Мы почитали… Что заболевание это врожденное и смертельное. Сначала все может быть очень даже хорошо – ребенок как ребенок, даже голову начинает держать, иногда садится, а потом наступает угасание. Все приобретенные навыки теряются. Заболевание восходящее, то есть сначала у малыша отказывают ножки, потом ручки, потом ему становится трудно вращать головой, затем он не в состоянии самостоятельно глотать. В этот момент кроху начинают кормить через зонд. Так продолжается, пока не появляются судороги и проблемы с дыханием. Все, с этого момента ребенка переводят в реанимацию. Там он находится до тех пор, пока не откажет главная мышца его организма – сердце. Процесс угасания нельзя ни обратить, ни замедлить. Твой малыш уходит, как песок сквозь пальцы. Каждый день он все больше ангел и все меньше человек. Звучит ужасно, но то, что описано выше – идеальный исход для больных деток. Умереть таким образом удается далеко не всем. Чаще всего дети с СМА-1 погибают от пневмонии. Не полностью раскрытые легкие хватают из воздуха любую заразу, а слабый иммунитет не в состоянии с ней справится.


***

– Вы анализы какие-нибудь до беременности сдавали? – спрашивает меня генетик Дудкина Ирина Юрьевна.

– Кариотипирование только, – отвечаю я, заранее зная, что мутацию данного гена этим методом не выявить.

– Ясно. А прогресс есть какой-то у ребенка?

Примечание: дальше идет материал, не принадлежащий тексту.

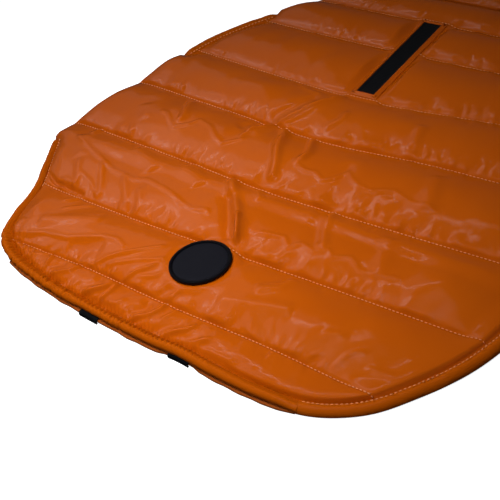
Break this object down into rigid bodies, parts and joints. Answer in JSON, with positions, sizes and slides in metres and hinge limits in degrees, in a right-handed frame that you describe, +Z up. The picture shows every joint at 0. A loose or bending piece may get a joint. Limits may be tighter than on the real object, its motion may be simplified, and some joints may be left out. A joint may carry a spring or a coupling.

– Есть, но очень небольшой. Ножки начала поднимать иногда, кулачки вон сжимает.

– Это хорошо. У детей с СМА ведь никакого прогресса быть не может. Если началось, все.

– То есть, это может быть не Гоффман? —оживляюсь я.

– Иногда детки из таких состояний выходят. Надо исключить СМА. Сдайте кровь, но ждать ее долго, 2 недели, кажется. А пока давайте ЭНМГ сделаем, там по ней уже можно будет ориентировочно сказать.


ЭНМГ – электронейромиография – процедура для изучения нервно-мышечной системы и обнаружения неполадок в ее работе. Процедура долгая и весьма болезненная, но Юля ее переносит спокойно. Мою дочь бьют током по рукам и ногам, а ей на это откровенно наплевать. Юля не чувствует боли, что, кстати, к симптомам СМА никак не относится. Результаты ЭНМГ неутешительны – аксономиелинопатия периферических нервов верхних и нижних конечностей, но признаков страшной болезни на диаграммах не видно. Я хватаюсь за один шанс из миллиона, что моя дочь останется жива.